Up to last night, the teenagers, who recently moved into the village, were being questioned by Homicide detectives. Investigators said charges were expected to be laid against the 14-year-olds soon.

Residents believed Sean was lured into the canefield by his attackers after they took him to a neighbourhood parlour and bought him a pack of juice and a snack.

Sean Luke

They then walked him through a bushy track and into the canefield, where someone removed his clothing and plunged a cane stalk into the body of the naked boy, puncturing his lungs and damaging other organs.

He suffered a slow, agonising death, an autopsy found.

Sean, who was born in the United States, was buried yesterday, two days after his already decomposing body was discovered in the canefield, 200 feet from his home at Orange Valley, Couva.

Relatives, teachers, classmates, residents, politicians and even the school's security guard cried openly for Sean, who was described as an "angel sent by God".
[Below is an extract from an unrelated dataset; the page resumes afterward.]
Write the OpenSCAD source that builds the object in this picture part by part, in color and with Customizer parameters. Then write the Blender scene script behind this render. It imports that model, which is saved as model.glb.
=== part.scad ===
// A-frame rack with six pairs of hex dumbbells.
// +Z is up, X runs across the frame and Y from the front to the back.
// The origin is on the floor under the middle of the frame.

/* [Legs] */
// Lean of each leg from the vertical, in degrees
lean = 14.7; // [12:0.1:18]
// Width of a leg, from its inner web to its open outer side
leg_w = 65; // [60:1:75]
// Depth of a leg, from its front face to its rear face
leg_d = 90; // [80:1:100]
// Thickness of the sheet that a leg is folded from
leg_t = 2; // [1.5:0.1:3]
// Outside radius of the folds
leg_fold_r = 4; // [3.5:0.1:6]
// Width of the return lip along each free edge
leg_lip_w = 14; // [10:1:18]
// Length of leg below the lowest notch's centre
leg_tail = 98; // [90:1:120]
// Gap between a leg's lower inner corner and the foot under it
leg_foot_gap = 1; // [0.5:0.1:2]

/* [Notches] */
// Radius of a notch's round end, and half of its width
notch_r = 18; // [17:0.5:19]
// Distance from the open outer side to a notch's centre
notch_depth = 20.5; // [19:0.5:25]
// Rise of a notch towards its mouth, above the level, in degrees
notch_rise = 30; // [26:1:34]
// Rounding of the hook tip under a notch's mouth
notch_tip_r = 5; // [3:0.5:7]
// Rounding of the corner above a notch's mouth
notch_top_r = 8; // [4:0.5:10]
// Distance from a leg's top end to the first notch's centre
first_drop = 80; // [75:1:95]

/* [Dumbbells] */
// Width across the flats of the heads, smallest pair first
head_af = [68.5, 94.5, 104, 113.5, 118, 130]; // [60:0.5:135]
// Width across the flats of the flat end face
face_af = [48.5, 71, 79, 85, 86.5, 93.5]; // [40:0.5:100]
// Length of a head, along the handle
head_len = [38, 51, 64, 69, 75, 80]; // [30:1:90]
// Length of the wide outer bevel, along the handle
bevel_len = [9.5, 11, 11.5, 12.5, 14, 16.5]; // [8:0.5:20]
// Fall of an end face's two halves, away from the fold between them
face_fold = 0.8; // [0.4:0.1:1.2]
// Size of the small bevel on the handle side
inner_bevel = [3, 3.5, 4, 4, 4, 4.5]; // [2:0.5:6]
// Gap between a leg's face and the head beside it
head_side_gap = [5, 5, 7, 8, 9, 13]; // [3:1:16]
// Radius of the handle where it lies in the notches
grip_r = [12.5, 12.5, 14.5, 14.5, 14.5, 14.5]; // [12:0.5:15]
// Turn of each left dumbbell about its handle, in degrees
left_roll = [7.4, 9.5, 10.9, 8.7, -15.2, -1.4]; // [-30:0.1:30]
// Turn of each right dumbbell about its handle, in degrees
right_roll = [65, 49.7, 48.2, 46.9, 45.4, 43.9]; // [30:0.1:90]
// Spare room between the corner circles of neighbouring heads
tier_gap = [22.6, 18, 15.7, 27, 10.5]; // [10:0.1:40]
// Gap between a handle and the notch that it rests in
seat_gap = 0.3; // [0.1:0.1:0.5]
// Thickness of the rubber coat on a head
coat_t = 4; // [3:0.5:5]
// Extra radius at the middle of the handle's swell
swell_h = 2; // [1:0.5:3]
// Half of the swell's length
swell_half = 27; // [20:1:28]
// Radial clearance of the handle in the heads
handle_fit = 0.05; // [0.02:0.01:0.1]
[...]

Relatives of the boys who are accused of murdering Sean did not attend the funeral. Their houses, located on the same street where Sean lived, remained locked yesterday. When the casket bearing Sean's body arrived at his home around 11 a.m., his mother, Pauline Lum Fai, screamed for her child.
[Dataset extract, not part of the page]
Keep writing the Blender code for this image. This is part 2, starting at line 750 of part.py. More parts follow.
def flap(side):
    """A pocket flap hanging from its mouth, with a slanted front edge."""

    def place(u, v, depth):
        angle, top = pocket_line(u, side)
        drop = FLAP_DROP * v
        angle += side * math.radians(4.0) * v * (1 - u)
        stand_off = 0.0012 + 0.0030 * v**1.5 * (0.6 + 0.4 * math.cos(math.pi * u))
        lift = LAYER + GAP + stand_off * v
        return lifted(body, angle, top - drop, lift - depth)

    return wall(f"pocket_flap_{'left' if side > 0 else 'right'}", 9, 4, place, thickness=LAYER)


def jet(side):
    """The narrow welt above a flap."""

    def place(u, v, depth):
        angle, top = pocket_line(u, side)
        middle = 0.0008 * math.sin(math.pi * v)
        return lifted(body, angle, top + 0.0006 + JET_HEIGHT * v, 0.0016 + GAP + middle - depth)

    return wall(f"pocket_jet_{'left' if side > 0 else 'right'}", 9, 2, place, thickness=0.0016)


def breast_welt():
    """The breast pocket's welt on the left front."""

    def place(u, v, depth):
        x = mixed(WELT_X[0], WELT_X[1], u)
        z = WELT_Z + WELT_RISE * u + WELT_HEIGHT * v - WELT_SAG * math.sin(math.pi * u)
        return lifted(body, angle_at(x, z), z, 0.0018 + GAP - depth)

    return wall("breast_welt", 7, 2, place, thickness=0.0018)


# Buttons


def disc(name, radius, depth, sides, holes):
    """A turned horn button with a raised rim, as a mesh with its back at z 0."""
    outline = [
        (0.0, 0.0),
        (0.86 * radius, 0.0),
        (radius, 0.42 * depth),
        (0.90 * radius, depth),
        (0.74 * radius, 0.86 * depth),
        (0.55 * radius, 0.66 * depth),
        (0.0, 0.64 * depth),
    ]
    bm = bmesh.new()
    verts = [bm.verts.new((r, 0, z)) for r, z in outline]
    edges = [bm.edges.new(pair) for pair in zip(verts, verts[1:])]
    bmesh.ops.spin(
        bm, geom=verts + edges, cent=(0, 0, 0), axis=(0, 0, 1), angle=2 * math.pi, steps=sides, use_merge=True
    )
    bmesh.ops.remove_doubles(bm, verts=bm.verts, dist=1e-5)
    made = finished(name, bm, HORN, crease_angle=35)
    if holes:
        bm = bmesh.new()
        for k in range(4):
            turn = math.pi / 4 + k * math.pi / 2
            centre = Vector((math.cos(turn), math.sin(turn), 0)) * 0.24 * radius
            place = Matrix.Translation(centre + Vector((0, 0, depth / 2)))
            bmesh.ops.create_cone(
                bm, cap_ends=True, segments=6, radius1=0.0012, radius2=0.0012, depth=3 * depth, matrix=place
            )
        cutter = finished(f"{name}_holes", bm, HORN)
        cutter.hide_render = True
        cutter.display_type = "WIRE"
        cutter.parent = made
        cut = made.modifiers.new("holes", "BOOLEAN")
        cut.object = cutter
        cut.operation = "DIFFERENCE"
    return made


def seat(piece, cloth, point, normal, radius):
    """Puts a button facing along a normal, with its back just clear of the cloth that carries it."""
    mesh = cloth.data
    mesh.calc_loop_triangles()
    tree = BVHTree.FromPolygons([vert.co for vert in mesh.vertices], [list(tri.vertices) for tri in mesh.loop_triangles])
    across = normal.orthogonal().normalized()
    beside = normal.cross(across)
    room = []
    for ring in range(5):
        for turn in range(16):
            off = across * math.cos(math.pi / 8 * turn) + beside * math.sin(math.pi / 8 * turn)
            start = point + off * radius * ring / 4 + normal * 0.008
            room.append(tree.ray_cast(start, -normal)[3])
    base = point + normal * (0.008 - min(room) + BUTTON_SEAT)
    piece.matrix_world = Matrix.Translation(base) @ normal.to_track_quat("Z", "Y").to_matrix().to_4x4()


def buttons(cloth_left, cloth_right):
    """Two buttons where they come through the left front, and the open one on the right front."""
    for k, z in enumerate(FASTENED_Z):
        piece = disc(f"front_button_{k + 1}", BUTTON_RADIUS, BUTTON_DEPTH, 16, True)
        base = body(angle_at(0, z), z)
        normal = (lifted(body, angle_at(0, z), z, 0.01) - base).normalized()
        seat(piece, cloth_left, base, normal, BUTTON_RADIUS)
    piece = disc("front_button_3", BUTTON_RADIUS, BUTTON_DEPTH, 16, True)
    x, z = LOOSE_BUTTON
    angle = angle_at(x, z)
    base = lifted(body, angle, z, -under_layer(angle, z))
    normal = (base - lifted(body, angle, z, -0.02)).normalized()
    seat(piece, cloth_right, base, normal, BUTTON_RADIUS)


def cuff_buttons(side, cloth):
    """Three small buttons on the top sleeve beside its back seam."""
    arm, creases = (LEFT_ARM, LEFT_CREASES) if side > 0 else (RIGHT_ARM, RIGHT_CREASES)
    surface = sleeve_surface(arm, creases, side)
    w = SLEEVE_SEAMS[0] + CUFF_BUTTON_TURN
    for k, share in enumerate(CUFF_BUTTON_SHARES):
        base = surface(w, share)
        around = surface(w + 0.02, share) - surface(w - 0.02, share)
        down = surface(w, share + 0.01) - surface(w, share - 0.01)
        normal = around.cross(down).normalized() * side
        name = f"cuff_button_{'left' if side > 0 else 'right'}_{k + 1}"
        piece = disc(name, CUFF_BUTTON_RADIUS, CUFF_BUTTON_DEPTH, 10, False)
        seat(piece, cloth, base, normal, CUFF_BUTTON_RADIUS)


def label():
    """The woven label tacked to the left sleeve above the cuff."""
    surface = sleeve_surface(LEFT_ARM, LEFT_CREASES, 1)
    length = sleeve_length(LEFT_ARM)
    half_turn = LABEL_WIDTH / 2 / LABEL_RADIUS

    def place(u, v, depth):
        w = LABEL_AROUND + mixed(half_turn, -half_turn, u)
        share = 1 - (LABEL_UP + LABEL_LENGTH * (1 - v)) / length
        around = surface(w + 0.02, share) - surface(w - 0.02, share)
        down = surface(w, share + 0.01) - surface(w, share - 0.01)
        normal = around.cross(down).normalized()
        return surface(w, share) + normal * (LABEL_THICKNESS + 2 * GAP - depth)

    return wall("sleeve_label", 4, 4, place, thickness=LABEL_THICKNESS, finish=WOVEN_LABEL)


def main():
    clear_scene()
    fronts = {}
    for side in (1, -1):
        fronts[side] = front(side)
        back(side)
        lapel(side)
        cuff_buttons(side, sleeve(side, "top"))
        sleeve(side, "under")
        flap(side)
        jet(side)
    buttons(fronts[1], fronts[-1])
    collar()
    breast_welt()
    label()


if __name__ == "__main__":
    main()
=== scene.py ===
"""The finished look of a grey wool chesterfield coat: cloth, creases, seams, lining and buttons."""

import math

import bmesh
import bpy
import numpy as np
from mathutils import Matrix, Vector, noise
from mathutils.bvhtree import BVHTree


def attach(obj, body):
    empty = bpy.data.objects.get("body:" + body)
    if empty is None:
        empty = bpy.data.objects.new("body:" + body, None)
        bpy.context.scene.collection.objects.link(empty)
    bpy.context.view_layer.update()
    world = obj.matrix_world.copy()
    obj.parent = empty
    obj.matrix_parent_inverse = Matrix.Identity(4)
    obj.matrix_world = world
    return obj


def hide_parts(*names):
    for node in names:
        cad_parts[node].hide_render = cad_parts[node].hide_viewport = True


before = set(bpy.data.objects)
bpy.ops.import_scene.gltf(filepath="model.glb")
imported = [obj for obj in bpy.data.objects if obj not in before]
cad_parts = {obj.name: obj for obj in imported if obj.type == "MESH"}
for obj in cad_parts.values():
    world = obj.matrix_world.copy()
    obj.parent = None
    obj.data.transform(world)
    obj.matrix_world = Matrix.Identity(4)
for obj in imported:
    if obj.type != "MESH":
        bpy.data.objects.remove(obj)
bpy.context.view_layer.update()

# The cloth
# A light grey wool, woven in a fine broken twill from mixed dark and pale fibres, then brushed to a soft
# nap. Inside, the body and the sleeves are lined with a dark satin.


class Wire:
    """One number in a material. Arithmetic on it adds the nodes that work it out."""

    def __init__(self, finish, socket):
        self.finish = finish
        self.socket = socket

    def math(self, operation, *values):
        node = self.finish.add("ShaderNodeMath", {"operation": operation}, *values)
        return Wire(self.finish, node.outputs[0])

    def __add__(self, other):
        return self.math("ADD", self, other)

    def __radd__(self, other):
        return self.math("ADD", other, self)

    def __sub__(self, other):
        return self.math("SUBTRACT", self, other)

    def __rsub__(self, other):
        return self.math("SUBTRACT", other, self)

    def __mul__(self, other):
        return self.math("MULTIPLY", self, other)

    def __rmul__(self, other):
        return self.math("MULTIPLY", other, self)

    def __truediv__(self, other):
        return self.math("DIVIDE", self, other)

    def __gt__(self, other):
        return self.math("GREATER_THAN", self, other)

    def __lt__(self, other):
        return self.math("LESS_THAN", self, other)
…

"Please don't take my baby from me. Don't leave me, Sean. I can't live without you. You are my life, Sean," she cried.

Lum Fai pounded the casket and shouted: "Why did they do this to my baby? Why these little children do this to my son?"

A basket with flowers was placed on the sealed casket along with his favourite teddy bear and his pet turtle.
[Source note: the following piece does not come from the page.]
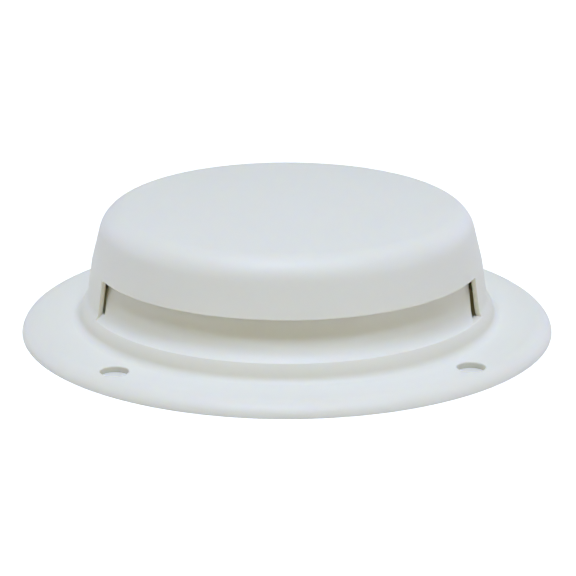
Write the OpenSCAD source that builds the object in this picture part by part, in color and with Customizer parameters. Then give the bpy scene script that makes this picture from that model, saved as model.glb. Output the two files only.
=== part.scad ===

Sean's father, Daniel Luke, wailed as he looked at the framed photograph of his son which was placed on the casket.

Pupils of the Waterloo Hindu School, (where Sean was in second year) teachers and the principal also attended the funeral. His class teacher, Vera Salick, cried uncontrollably throughout the service.

Pundit Dave Rampersad, who officiated, lashed out at the authorities for failing to protect the youths.

"Let this be an awakening for our leaders, politicians, parents and teachers to perform their duty, which is to protect our innocent children. It is time for them to take up the mantle and guide our children to the right path. Criminals don't fall from the sky, they come from homes. Where are the parents? Stop corrupting your children's minds with television and negativity. It is easy to have a child, but the challenge is really how to be a parent," he said.

Satnarine Maharaj, secretary general of the Sanatan Dharma Maha Sabha, said teachers throughout the country was saddened by the news of Sean's death.

"This was such a heinous crime, that even the Gods were shedding tears. The principal and teachers at the Waterloo Hindu School are all traumatised by this," he said.

Principal Nandran Maharaj described Sean's murder as a "devilish deed".

"Our nation is in deep crisis, we have lost our way and can no longer determine what is right from wrong," he said.

Family friend Vidya Harripersad, who delivered the eulogy, said Sean always had a pleasant face and was always smiling.

"He would always tell his mother how much he loved her and when she didn't tell him he would remind her to say she loved him too," she said.

Harripersad said Sean loved anything with wheels and when asked what he wanted to be when he grew up he always answered: "I want to fix the engines of aeroplanes and spaceships."

As it was being removed, Lum Fai clutched the casket and screamed.

"Please don't go, Sean, please don't go, I love you Sean. I will always love you."

Sean was buried at the Waterloo Public Cemetery.